A Game Per Year: The Mountain Witch (2005)

I started to feel that I didn’t know roleplaying games well enough so I came up with the plan to read a roleplaying game corebook for every year they have been published. Selection criteria is whatever I find interesting.

The cover of The Mountain Witch

The Mountain Witch is a roleplaying game in which a group of ronin attempt to storm the fortress of the titular mountain witch on the top of Mt. Fuji. It’s part of the Forge design movement and seeks to emulate classic samurai movies such as those by Akira Kurosawa.

Often, the design of roleplaying game is divided to roleplaying games and scenarios or adventures. A roleplaying game presents a mechanism for creating a specific type of play across multiple situations, the idea being that you can get lots of play by applying that basic system.

For example, Dungeons & Dragons presents rules for character creation, progression and combat. You can use those rules to play all kinds of stories, characters and situations as long as they fit the style of D&D.

In contrast, a scenario is a specific, pre-designed story or a situation. They are often published as supplements for existing roleplaying games. A scenario doesn’t have the same iterative value as a roleplaying game but it seeks to give the players and the GM the tools to run a specific, interesting, bespoke game experience.

The Mountain Witch is an unusual roleplaying game in the sense that it’s designed for the running of one specific scenario: the storming of the castle. In this, it’s significantly more focused compared to most other roleplaying games.
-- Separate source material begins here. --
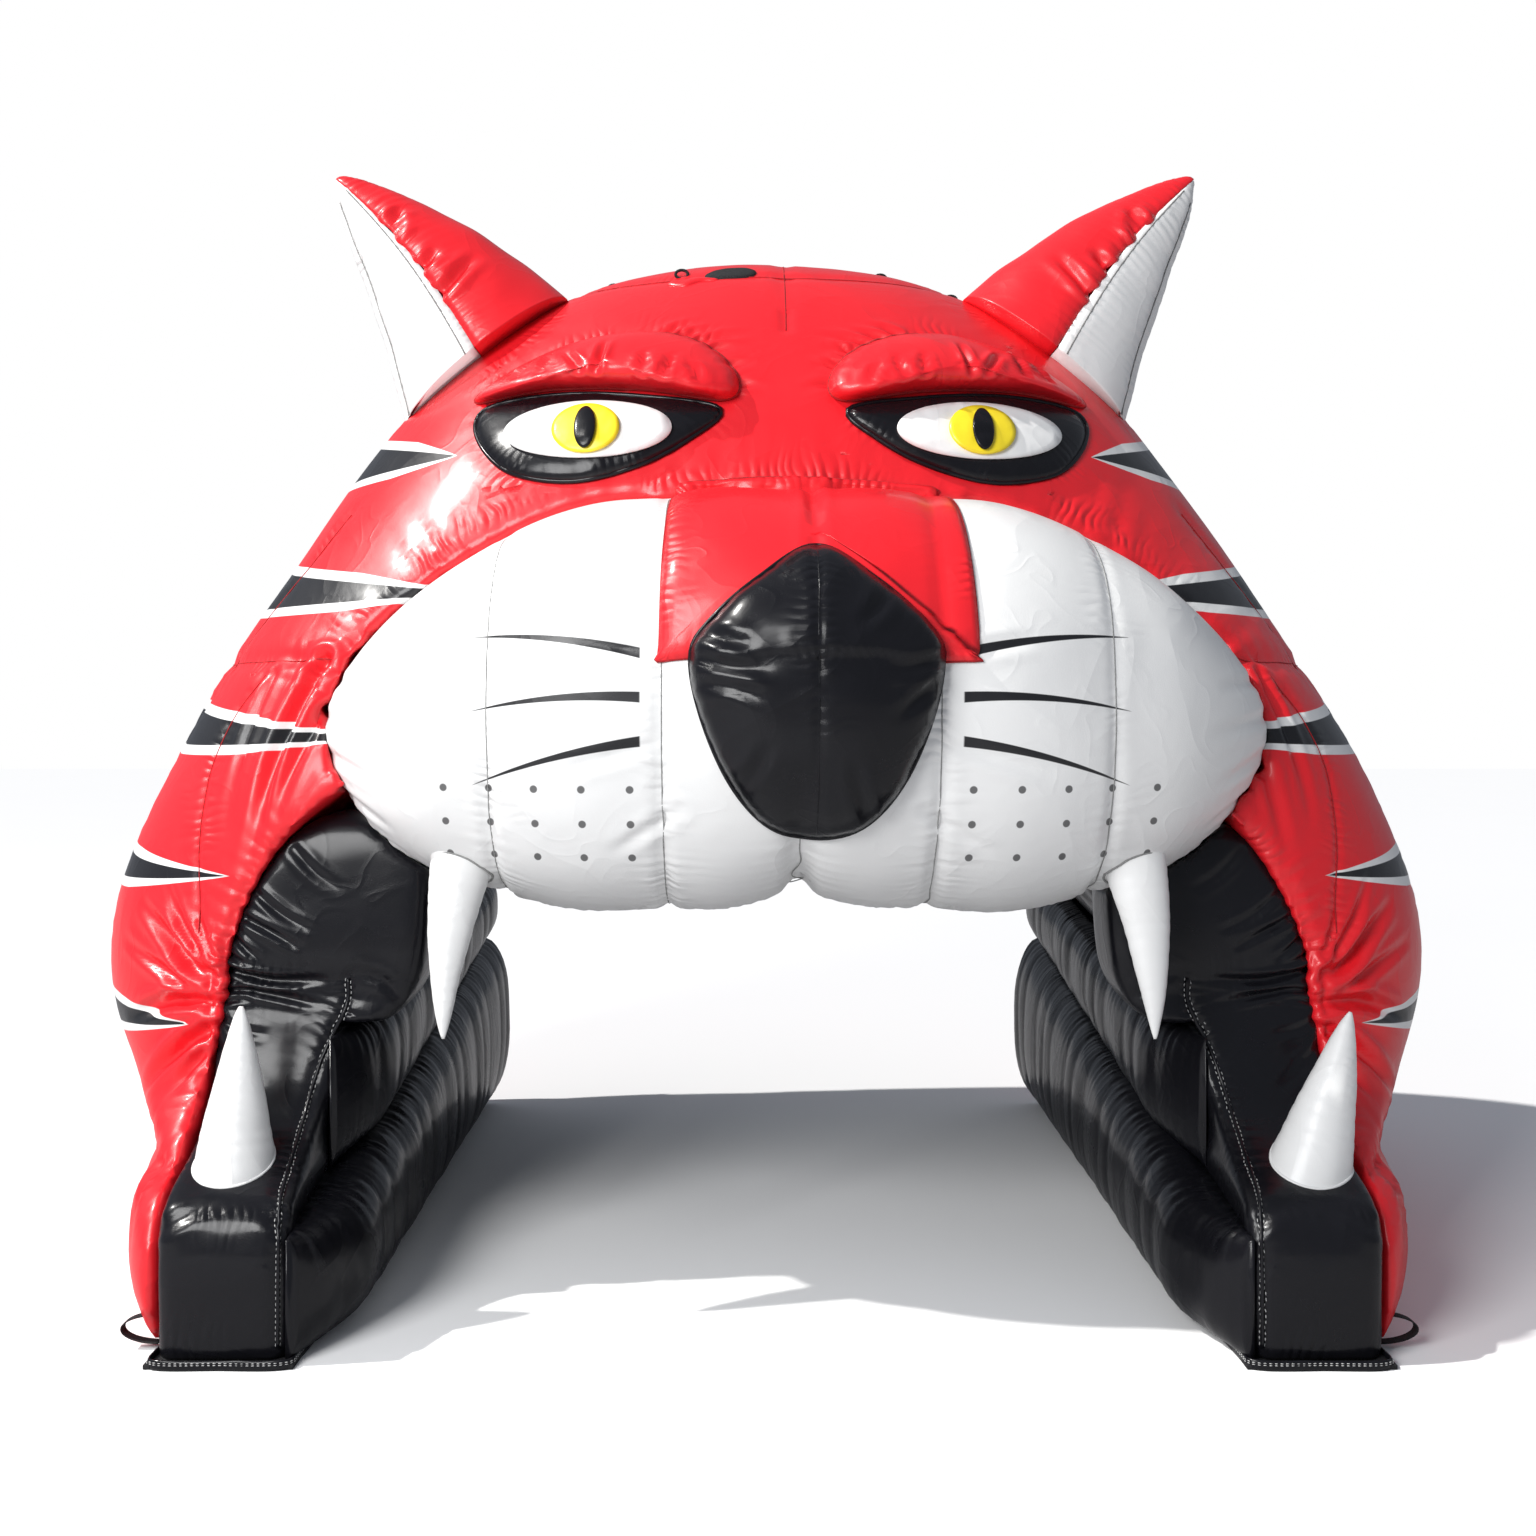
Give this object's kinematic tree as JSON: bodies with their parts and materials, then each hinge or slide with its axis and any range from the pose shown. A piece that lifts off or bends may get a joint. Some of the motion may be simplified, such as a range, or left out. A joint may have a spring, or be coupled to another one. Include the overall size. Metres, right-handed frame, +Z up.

In a sense, the story of The Mountain Witch is very classic roleplaying game stuff. The characters are wandering violence-doers. They go into a fortress to kill the bad guy. A significant portion of all scenarios ever published are a variation of this.

However, in The Mountain Witch it becomes interesting because is just a framework to provide the characters with a reason to strive for something. The real focus is on the ronin themselves, the relationships between them, and their individual agendas. Of all the Forge games I’ve read, The Mountain Witch has the most resonance with the kind of character-based, emotion-seeking roleplaying style common in my particular scene.

The mechanics of the game play a lot on trust and betrayal, conflicting motivations between the ronin. Thus is makes the series of action encounters into an interpersonal drama, even suggesting that at the end the fight with the witch is not that important. The real payoff is in how the relationships play out.

As a mechanics note, there’s an interesting detail about dead characters. A character can die but the player can keep influencing play using game mechanics. In this way, the character’s memory affects those who are still living. I found it a great idea both conceptually and practically.

The game is permeated by Japanese culture. In the end, there’s even a guide to Japanese honorifics and a suggestion that these should be used during gameplay to denote relationships between characters. It’s an interesting case of incorporating a real-life language code into a game as part of its design.